Can We Crowdsource Language Design?

Tags: Programming Languages, User Studies, Semantics

Posted on 06 July 2017.

Programming languages are user interfaces. There are several ways of making decisions when designing user interfaces, including:

  • a small number of designers make all the decisions, or
  • user studies and feedback are used to make decisions.

Most programming languages have been designed by a Benevolent Dictator for Life or a committee, which corresponds to the first model. What happens if we try out the second?

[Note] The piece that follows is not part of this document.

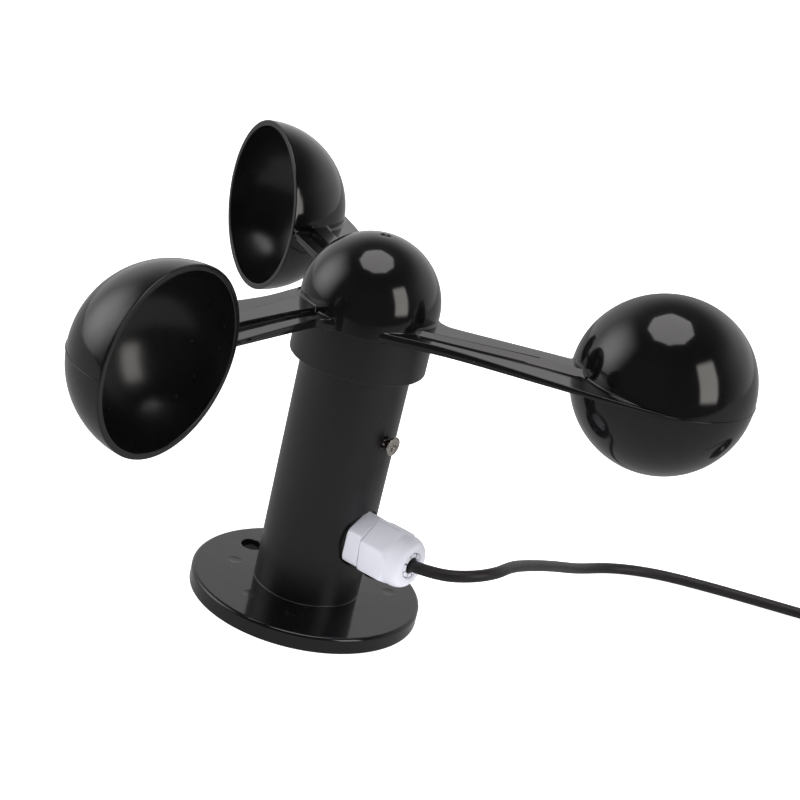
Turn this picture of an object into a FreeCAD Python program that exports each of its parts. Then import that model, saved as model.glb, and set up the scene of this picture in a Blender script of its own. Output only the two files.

We decided to explore this question. To get a large enough number of answers (and to engage in rapid experimentation), we decided to conduct surveys on Amazon Mechanical Turk, a forum known to have many technically literate people. We studied a wide range of common programming languages features, from numbers to scope to objects to overloading behavior.

We applied two concrete measures to the survey results:

  • Consistency: whether individuals answer similar questions the same way, and
  • Consensus: whether we find similar answers across individuals.

Observe that a high value of either one has clear implications for language design, and if both are high, that suggests we have zeroed in on a “most natural” language.

As Betteridge’s Law suggests, we found neither. Indeed,

  • A surprising percentage of workers expected some kind of dynamic scope (83.9%).

  • Some workers thought that record access would distribute over the field name expression.

  • Some workers ignored type annotations on functions.

  • Over the field and method questions we asked on objects, no worker expected Java’s semantics across all three.

These and other findings are explored in detail in our paper.